The complexity cascade

Look at how all of those modules are glued together. That's not terribly flexible or testable, and look at all of those concrete types. Let's add some interfaces and some dependency injection.

This is starting to get a little too complex, so we'd better introduce a framework to help manage things. Now, the glue layer is nicely configurable via YML. Win!

A few months later, when management asks why we've slipped our deadline, we'll explain the inherent complexity of this problem space and tell them to bugger off...

Stepping back

If you think this scenario is a fiction, think again. I've seen it play out in several real-world projects, and it was recently described in a Hacker News conversation.

It turns out that it's often faster, easier, and more maintainable to write basic, commented code than it is to write "self-documenting" code. It's actually quite hard to create self-documenting code. Naming is hard. Finding the right level of abstraction is hard. Recognizing bad names or confusing abstractions is hard.

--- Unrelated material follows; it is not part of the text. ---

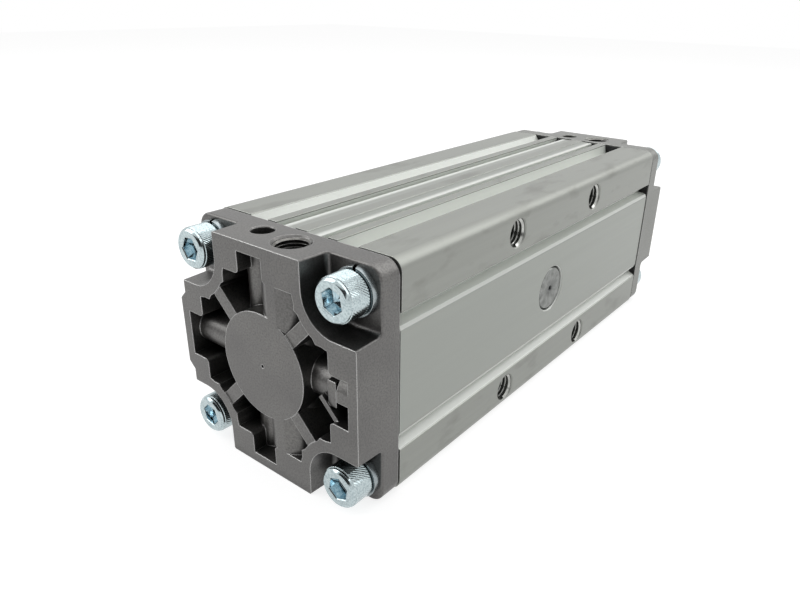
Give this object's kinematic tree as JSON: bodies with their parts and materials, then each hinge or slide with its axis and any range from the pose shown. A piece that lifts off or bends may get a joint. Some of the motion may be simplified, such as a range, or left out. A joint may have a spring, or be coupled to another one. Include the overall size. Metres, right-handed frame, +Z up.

When it comes to reading code, twenty lines of nicely commented code is easier to follow than code that is spread across ten files and forty functions. Tracing a simple thread of logic should be simple.

In the end, there's no hard and fast rule to follow. There's no objecively right or wrong guideline here. But these days, I try to err on the side of writing direct and well-commented code, and I worry a lot less about making the code itself self-documenting or properly abstracted.